What this task involves »
Stop after the line with "const BASE_EDGE = 2.1;": repeat exactly every line before it, beginning with the first, and that line itself.

Information supplied »
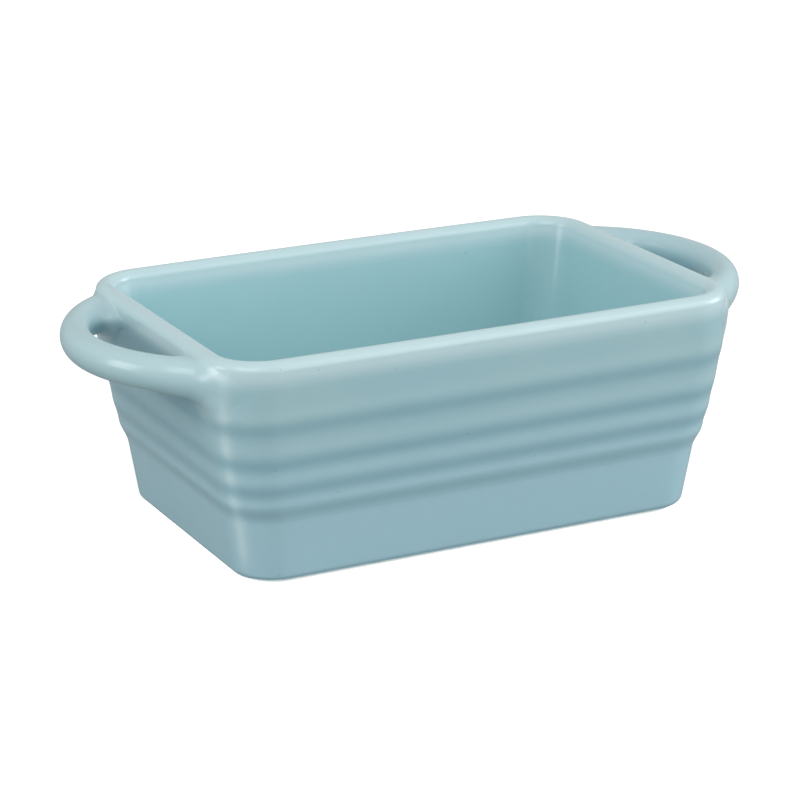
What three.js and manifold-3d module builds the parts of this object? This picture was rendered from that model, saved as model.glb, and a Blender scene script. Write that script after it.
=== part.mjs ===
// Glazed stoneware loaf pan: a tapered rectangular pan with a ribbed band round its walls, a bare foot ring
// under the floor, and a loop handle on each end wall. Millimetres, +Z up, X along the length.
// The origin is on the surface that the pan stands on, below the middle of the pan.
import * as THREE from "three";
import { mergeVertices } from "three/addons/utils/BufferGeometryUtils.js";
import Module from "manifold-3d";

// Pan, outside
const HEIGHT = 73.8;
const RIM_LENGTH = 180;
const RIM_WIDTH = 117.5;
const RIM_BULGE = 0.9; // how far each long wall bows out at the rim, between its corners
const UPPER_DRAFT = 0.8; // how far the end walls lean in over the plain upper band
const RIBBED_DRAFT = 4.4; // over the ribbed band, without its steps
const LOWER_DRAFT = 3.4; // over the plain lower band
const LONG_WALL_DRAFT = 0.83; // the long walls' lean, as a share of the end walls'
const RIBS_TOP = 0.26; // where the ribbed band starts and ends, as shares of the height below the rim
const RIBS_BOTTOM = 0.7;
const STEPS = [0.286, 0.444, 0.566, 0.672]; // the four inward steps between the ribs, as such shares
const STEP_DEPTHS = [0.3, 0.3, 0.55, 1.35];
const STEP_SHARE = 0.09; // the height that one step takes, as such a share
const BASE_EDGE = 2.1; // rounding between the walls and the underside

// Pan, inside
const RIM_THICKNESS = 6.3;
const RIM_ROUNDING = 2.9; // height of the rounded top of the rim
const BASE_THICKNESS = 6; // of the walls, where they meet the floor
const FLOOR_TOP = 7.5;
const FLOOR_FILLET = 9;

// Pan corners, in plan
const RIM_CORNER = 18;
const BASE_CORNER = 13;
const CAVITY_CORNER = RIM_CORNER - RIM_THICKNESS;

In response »
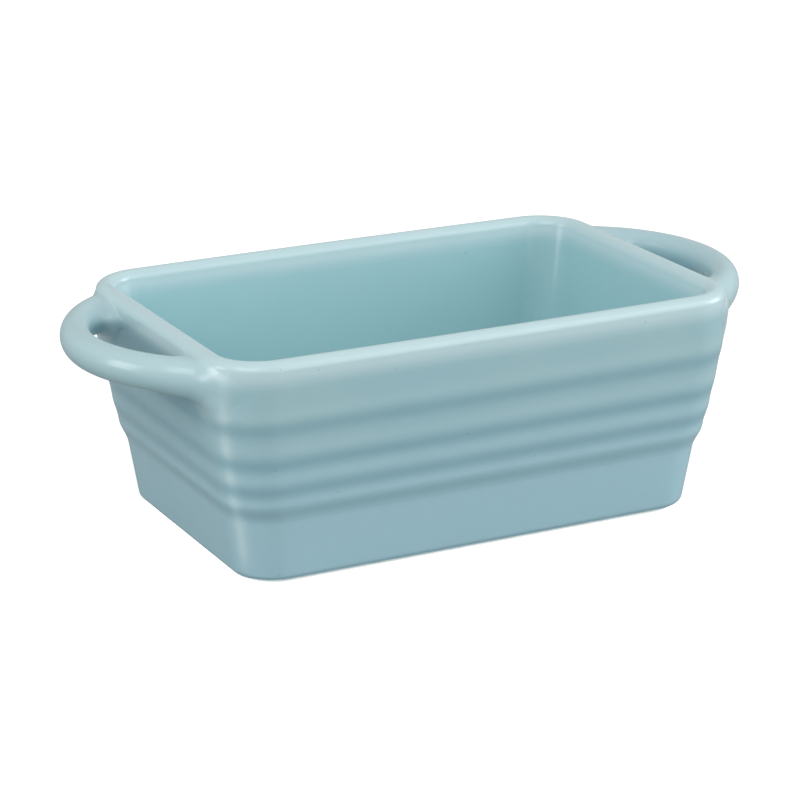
What three.js and manifold-3d module builds the parts of this object? This picture was rendered from that model, saved as model.glb, and a Blender scene script. Write that script after it.
=== part.mjs ===
// Glazed stoneware loaf pan: a tapered rectangular pan with a ribbed band round its walls, a bare foot ring
// under the floor, and a loop handle on each end wall. Millimetres, +Z up, X along the length.
// The origin is on the surface that the pan stands on, below the middle of the pan.
import * as THREE from "three";
import { mergeVertices } from "three/addons/utils/BufferGeometryUtils.js";
import Module from "manifold-3d";

// Pan, outside
const HEIGHT = 73.8;
const RIM_LENGTH = 180;
const RIM_WIDTH = 117.5;
const RIM_BULGE = 0.9; // how far each long wall bows out at the rim, between its corners
const UPPER_DRAFT = 0.8; // how far the end walls lean in over the plain upper band
const RIBBED_DRAFT = 4.4; // over the ribbed band, without its steps
const LOWER_DRAFT = 3.4; // over the plain lower band
const LONG_WALL_DRAFT = 0.83; // the long walls' lean, as a share of the end walls'
const RIBS_TOP = 0.26; // where the ribbed band starts and ends, as shares of the height below the rim
const RIBS_BOTTOM = 0.7;
const STEPS = [0.286, 0.444, 0.566, 0.672]; // the four inward steps between the ribs, as such shares
const STEP_DEPTHS = [0.3, 0.3, 0.55, 1.35];
const STEP_SHARE = 0.09; // the height that one step takes, as such a share
const BASE_EDGE = 2.1; // rounding between the walls and the underside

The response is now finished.